Created 08-21-2020 09:21 AM
I have an issue while verifying that I can connect to hbase from Spark (from spark-shell so through scala).
scala version: 2.11.7
spark version: 2.2.1
hbase: 1.3.1
I followed this example: https://docs.cloudera.com/runtime/7.1.1/managing-hbase/topics/hbase-example-using-hbase-spark-connec... . I had to load quite some extra hbase-related jars to get all commands in the example above to work (hbase-client/hbase-common/hbase-spark).
Only at the end when I read/write I get an error. This is the full example with output:
scala> import org.apache.hadoop.fs.Path
import org.apache.hadoop.fs.Path
scala> import org.apache.hadoop.hbase.HBaseConfiguration
import org.apache.hadoop.hbase.HBaseConfiguration
scala> val conf = HBaseConfiguration.create()

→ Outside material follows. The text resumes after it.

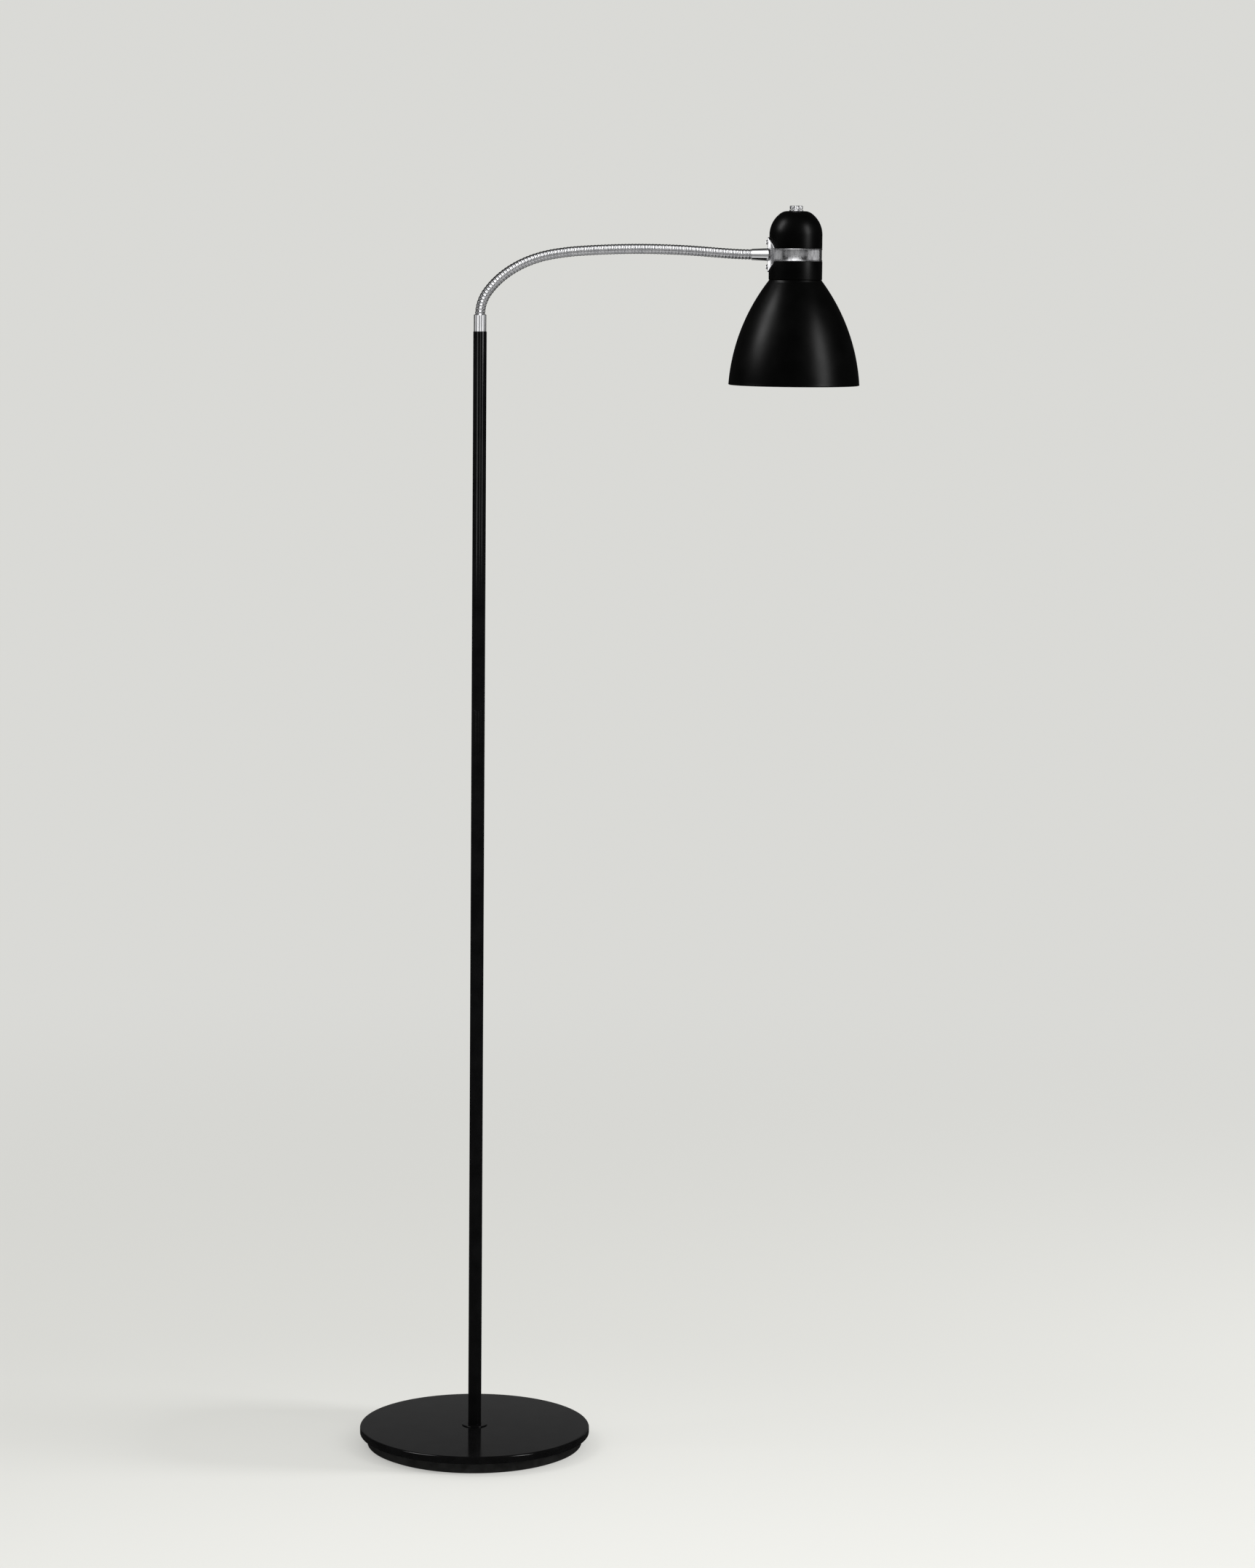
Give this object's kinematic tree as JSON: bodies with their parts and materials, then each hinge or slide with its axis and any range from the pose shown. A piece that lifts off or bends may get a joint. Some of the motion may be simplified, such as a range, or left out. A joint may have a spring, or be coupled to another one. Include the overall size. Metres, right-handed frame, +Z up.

warning: Class org.apache.hadoop.hbase.classification.InterfaceAudience not found - continuing with a stub.
warning: Class org.apache.hadoop.hbase.classification.InterfaceStability not found - continuing with a stub.
conf: org.apache.hadoop.conf.Configuration = Configuration: core-default.xml, core-site.xml, mapred-default.xml, mapred-site.xml, yarn-default.xml, yarn-site.xml, hbase-default.xml, hbase-site.xml
scala> conf.addResource(new Path("/home/jb/Documents/cloud-local/hbase-1.3.1/conf/hbase-site.xml"))
scala> import org.apache.hadoop.hbase.spark.HBaseContext
import org.apache.hadoop.hbase.spark.HBaseContext
scala> new HBaseContext(sc, conf) // "sc" is the SparkContext you created earlier.
warning: Class org.apache.hadoop.hbase.classification.InterfaceAudience not found - continuing with a stub.
warning: Class org.apache.hadoop.hbase.classification.InterfaceStability not found - continuing with a stub.
warning: Class org.apache.hadoop.hbase.classification.InterfaceAudience not found - continuing with a stub.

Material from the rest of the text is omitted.